I arrived at the “Venice Breeze Apartments” around 5.

Conveniently/horrifyingly located right on the Venice Beach boardwalk, there was no place to park for even a moment, so I had to risk double parking (something a Virgo finds anathema) and scramble around trying to find the lockbox, the key, the code and the pass to the parking garage, several blocks down the street in a very narrow one-way alley called “Sunset.” Once I got the car squared away, there was absolutely no chance I was getting back in that thing for at least 24. So, my next mission was to get some healthy, grounding food. And for that, of course, I needed a Whole Foods*, but not to worry, we’re in California, where you can’t throw a duck without hitting a “Whole.”

Unfortunately, what should have been a short walk turned into a grueling 2-hour walkabout because I did not take good notes about where the Whole was (forget what I said above about my sense of direction), and while distracted, I ended up walking about 20 blocks in the wrong direction. I then had to recalibrate and spend another 45 minutes walking across around and about slummy Venice in my super cheap but really cute $3 tiger flip flips from Bangkok. In fact, I felt somewhat like I was back in Bangkok. The smells, for starters: stale pot and questionable barbeque and human urine and booze vomit and summer roses. And the congealing pools of liquid on the streets outside the bars. I could almost feel the germs crawling up my legs past my measly rubber soles. I get kind of drastic when I’m homesick. The blister quickly forming on my foot wasn’t helping.

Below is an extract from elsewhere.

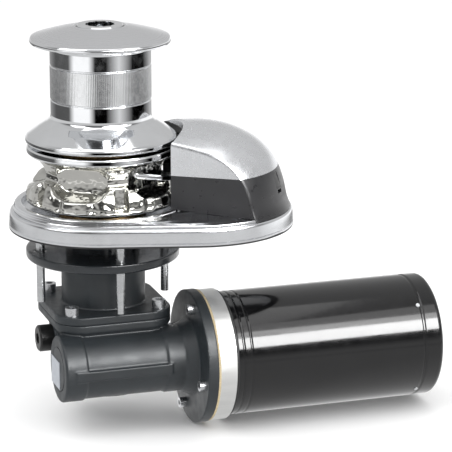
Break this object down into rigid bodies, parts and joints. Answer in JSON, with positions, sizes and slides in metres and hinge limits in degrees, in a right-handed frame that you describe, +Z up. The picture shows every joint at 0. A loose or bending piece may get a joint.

By the time I finally found the Whole, I was feeling quite desperate for some soothing familiarity. But unfortunately, walking through those organic arches didn’t fix my problem. Yesterday, during my 9 ½ hours in the car, I listened to what can arguably be described as “too many” podcasts, and during one of them I heard a story about a guy who was carjacked in the Australian outback and, left for dead, ended up crawling out of a ditch and spending 100-something days lost and starving, evading wild dingos and eating frogs and sipping his own urine, which he caught by peeing in his underwear and then squeezing drops into his mouth in the harsh outback sun. When he finally was rescued by a couple of dingo hunters and brought back to civilization, his first visit to a shopping mall left him so overwhelmed that he went into shock. That’s how I felt—like that guy—when I finally got to the Whole after my long grueling journey through the Venice wasteland. In my overwhelm, I lacked focus. I ended up with only Greek yogurt and some pineapple juice.

Then I had to turn around and walk back to the apartment.

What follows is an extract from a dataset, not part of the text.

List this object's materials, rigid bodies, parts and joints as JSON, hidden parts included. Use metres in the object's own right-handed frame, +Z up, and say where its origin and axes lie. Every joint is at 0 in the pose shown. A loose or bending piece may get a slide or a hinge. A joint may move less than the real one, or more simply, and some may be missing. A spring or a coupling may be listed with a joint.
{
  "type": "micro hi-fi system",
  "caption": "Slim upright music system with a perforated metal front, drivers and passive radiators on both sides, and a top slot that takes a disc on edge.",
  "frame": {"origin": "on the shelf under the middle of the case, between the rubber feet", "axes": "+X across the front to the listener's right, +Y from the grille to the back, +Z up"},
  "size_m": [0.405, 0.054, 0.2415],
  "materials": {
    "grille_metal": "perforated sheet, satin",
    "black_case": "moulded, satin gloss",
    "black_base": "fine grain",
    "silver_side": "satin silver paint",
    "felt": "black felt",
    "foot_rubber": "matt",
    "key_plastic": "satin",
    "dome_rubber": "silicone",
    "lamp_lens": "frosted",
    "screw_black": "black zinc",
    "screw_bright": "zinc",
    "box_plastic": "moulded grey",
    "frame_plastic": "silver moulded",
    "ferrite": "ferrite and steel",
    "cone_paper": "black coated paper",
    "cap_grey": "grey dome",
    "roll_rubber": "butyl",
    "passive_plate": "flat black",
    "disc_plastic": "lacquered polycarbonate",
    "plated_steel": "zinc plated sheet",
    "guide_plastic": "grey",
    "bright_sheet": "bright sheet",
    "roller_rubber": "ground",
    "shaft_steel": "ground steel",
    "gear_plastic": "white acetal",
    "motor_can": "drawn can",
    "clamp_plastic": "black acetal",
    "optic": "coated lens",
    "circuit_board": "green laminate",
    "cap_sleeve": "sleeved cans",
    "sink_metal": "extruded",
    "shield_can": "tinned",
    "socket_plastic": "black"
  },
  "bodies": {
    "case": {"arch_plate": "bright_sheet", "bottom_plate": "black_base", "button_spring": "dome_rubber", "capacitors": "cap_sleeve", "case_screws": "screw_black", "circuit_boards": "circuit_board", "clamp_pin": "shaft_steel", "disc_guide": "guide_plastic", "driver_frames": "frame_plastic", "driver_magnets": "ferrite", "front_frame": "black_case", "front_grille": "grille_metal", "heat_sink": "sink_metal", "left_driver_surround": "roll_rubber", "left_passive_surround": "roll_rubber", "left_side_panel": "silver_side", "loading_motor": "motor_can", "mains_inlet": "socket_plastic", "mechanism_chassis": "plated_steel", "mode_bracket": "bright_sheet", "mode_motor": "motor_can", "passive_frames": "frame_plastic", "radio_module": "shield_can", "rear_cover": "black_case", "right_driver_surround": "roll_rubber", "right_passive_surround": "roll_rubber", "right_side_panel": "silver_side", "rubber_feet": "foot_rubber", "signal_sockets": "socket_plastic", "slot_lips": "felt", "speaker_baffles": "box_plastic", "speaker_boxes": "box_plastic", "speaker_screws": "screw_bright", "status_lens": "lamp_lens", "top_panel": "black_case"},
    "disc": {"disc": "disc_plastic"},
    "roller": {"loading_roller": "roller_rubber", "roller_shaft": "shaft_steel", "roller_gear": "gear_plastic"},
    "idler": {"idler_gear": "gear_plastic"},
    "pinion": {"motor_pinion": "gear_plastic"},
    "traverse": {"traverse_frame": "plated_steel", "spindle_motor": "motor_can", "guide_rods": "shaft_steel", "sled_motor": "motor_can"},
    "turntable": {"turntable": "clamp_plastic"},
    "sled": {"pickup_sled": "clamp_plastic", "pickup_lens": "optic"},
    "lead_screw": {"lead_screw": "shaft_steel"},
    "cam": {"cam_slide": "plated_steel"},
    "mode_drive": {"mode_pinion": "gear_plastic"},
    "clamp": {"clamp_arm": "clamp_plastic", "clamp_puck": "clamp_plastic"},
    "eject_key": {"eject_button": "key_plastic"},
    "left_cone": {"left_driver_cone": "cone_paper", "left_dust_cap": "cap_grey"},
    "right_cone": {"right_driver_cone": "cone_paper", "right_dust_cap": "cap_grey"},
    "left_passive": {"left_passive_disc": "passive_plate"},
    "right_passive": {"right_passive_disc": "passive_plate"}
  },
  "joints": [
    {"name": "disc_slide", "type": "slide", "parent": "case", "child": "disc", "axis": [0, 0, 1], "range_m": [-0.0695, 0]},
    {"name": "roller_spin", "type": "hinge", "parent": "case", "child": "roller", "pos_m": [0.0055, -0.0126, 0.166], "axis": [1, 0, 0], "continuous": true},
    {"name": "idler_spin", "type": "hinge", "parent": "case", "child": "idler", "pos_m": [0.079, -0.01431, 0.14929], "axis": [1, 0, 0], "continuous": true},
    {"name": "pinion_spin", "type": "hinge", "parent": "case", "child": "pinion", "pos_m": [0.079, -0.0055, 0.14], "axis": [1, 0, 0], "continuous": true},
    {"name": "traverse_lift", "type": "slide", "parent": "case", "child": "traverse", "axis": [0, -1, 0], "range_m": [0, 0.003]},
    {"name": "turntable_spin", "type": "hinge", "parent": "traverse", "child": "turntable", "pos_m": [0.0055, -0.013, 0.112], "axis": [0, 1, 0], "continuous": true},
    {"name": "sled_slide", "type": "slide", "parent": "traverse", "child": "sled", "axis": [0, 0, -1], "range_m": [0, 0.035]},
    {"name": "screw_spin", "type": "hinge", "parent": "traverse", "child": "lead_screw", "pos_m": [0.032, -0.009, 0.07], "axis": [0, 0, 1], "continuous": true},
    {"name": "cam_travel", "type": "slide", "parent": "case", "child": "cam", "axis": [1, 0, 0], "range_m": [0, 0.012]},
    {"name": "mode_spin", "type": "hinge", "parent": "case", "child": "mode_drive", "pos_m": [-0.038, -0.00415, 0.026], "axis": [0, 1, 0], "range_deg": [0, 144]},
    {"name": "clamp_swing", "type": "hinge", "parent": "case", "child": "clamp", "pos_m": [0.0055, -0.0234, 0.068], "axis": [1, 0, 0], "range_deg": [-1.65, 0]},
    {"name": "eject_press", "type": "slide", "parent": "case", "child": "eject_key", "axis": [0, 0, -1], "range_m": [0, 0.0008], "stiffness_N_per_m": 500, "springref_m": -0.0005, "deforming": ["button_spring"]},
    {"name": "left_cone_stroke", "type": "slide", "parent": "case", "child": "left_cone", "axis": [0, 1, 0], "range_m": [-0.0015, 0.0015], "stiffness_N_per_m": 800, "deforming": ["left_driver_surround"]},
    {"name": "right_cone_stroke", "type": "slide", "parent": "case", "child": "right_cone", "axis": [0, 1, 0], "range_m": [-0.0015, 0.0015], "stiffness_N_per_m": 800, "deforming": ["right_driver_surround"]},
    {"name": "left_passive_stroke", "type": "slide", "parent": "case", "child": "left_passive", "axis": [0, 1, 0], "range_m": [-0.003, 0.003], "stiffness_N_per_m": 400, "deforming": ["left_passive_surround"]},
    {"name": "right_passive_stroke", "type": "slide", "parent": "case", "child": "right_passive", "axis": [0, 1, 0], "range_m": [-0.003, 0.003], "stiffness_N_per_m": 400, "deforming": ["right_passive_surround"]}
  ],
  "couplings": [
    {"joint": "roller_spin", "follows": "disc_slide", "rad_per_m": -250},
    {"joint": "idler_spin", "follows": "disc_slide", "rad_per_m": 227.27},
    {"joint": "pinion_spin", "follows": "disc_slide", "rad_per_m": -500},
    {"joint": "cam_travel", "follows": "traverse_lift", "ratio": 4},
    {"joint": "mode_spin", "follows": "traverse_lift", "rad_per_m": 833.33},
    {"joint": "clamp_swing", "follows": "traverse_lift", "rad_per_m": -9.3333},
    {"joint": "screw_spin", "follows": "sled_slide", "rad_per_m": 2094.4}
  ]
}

It was twelve blocks. I know it was twelve blocks because that’s what my iPhone GPS said. But it felt more like a hundred. I chugged my pineapple juice and helped time pass by taking a call from my Pops — something I normally wouldn’t do beyond a certain hour on the east coast. (That hour being happy hour.) My Pops entertained me with a story about his own experience on Venice Beach over 40 years ago, when he and a friend hitchhiked across the country on their own sort of walkabout. Their first night in California, they slept on the beach and busked with their guitars, watching the sun set over the Pacific and generally having the time of their young hippie lives.

To be young and free on Venice Beach in the late 60s. Contrast that with myself, decades later, homesick and anxious and whiny, making my slow crawl back up the long-debauched boardwalk, complaining because my pineapple juice is too heavy and my flip flops are giving me a blister. My, how times have changed.

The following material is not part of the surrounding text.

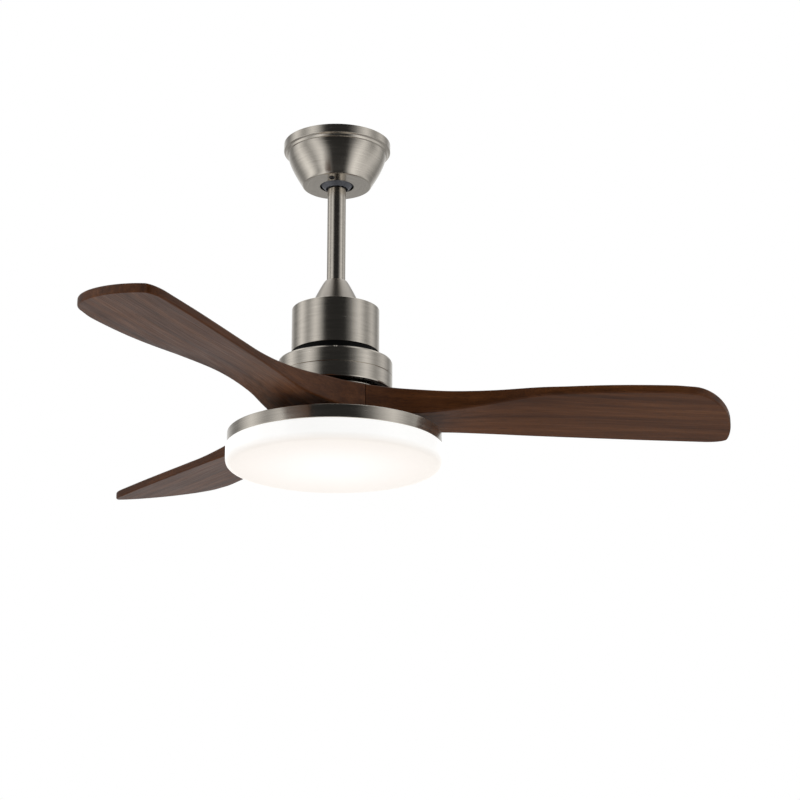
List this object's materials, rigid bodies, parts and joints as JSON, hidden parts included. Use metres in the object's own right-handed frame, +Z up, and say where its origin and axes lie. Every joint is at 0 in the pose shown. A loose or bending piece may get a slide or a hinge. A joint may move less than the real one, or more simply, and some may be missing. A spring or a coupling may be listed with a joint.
{
  "type": "ceiling fan with light",
  "caption": "Ceiling fan with dark wood blades under a short downrod, brushed nickel canopy and motor, and a round opal LED lamp below the hub.",
  "frame": {"origin": "on the fan's axis, on the plane of the ceiling, midway between the two ceiling screw holes", "axes": "+Z is up into the ceiling along the downrod and motor axis; +X is along the line of the two ceiling screw holes"},
  "size_m": [0.8602, 0.951, 0.4576],
  "materials": {
    "nickel_sheet": "brushed nickel on sheet steel, fine streaks round the axis",
    "nickel_cast": "brushed nickel plating on die-cast aluminium",
    "zinc_steel": "zinc-plated steel, satin",
    "bearing_steel": "ground bearing steel",
    "dark_steel": "black oxide",
    "laminations": "stacked electrical steel",
    "magnet": "sintered magnet, nickel flash",
    "ball_grey": "blue-grey powder coat",
    "walnut": "dark walnut, satin lacquer",
    "copper_wire": "enamelled copper wire",
    "black_plastic": "moulded, fine grain",
    "dark_plastic": "moulded component cases",
    "white_plastic": "moulded, fine grain",
    "circuit_board": "solder mask",
    "led_board_white": "white reflective board",
    "black_rubber": "thin sheet",
    "led_chip": "phosphor-coated LED",
    "opal_diffuser": "opal acrylic, lit from inside"
  },
  "bodies": {
    "ceiling": {"ceiling_bracket": "zinc_steel", "ball_socket": "dark_steel", "canopy": "nickel_sheet", "canopy_screws": "dark_steel", "receiver_box": "white_plastic", "terminal_block": "white_plastic"},
    "ball_seat": {"ball_liner": "white_plastic"},
    "drop": {"hanger_ball": "ball_grey", "ball_pin": "zinc_steel", "ball_set_screw": "dark_steel", "downrod": "nickel_sheet", "coupling_cover": "nickel_sheet", "motor_yoke": "zinc_steel", "yoke_pin": "zinc_steel", "yoke_pin_clip": "zinc_steel", "yoke_set_screws": "dark_steel", "housing_shell": "nickel_sheet", "housing_screws": "dark_steel", "housing_base": "black_plastic", "driver_standoffs": "zinc_steel", "driver_board": "circuit_board", "driver_components": "dark_plastic", "motor_shaft": "zinc_steel", "shaft_lock_nut": "zinc_steel", "bearing_inner_races": "bearing_steel", "stator_core": "laminations", "stator_windings": "copper_wire", "light_bracket": "zinc_steel", "shaft_end_nut": "zinc_steel", "light_bracket_screws": "dark_steel", "lamp_pan": "nickel_sheet", "led_driver": "white_plastic", "led_standoffs": "zinc_steel", "led_board": "led_board_white", "led_chips": "led_chip"},
    "rotor": {"rotor_upper_bell": "nickel_cast", "rotor_lower_bell": "nickel_cast", "bell_screws": "dark_steel", "rotor_magnets": "magnet", "bearing_outer_races": "bearing_steel", "bearing_balls": "bearing_steel", "hub_plate": "nickel_cast", "hub_screws": "dark_steel", "blade_gasket": "black_rubber", "blade_1": "walnut", "blade_2": "walnut", "blade_3": "walnut", "clamp_plate": "dark_steel", "blade_screws": "zinc_steel"},
    "diffuser": {"diffuser": "opal_diffuser"}
  },
  "joints": [
    {"name": "swing_x", "type": "hinge", "parent": "ceiling", "child": "ball_seat", "pos_m": [0, 0, -0.044], "axis": [1, 0, 0], "range_deg": [-15, 15]},
    {"name": "swing_y", "type": "hinge", "parent": "ball_seat", "child": "drop", "pos_m": [0, 0, -0.044], "axis": [0, 1, 0], "range_deg": [-15, 15]},
    {"name": "fan_spin", "type": "hinge", "parent": "drop", "child": "rotor", "pos_m": [0, 0, -0.334], "axis": [0, 0, 1], "continuous": true},
    {"name": "diffuser_twist", "type": "hinge", "parent": "drop", "child": "diffuser", "pos_m": [0, 0, -0.43], "axis": [0, 0, 1], "range_deg": [0, 30]}
  ]
}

In my funk, the back of a head caught my eye up ahead on the boardwalk. Black curly hair. A hint of a profile. Brown eyes. Long lashes. And I felt sad. That glimpse of a head reminded me of someone. Someone I used to live with, who once came to LA with me, and who made me incredibly miserable and also very happy. But who always, throughout, made me feel comforted, and safe. Until he didn’t, any more. And that’s when I knew it was over.

I felt lost, on the Venice boardwalk, wishing I was more like my Pops four decades ago— carefree and young and full of possibility and desire. But that’s not who I am. I’m a 40-year-old woman who rented a nice apartment with air conditioning and wireless internet and complimentary bath gel. I came here not to follow my dreams but to get away. Only to realize that I’m not away at all. I’m surrounded by artists and misfits just like myself, and junkies and drunks and latter-day hippies, and people whose back of their heads are redolent of someone I once loved and still think about, against my will, sometimes.

* I was talking to Vanessa while I walked to the Whole (and by talking, I mean texting) and we agreed that while Whole Foods is pretty overrated and, under normal circumstances, it’s best to find a local natural food market or, even better, farmers market, when traveling it’s a different matter. Any of you who have been really, really psyched to stumble upon a Starbucks in a third world country know exactly what I’m talking about. When I’m out of my element, there’s something so soothing about Whole Foods. I relish the opportunity to find comfort and solace in the familiar aisles of overpriced raw cacao nibs.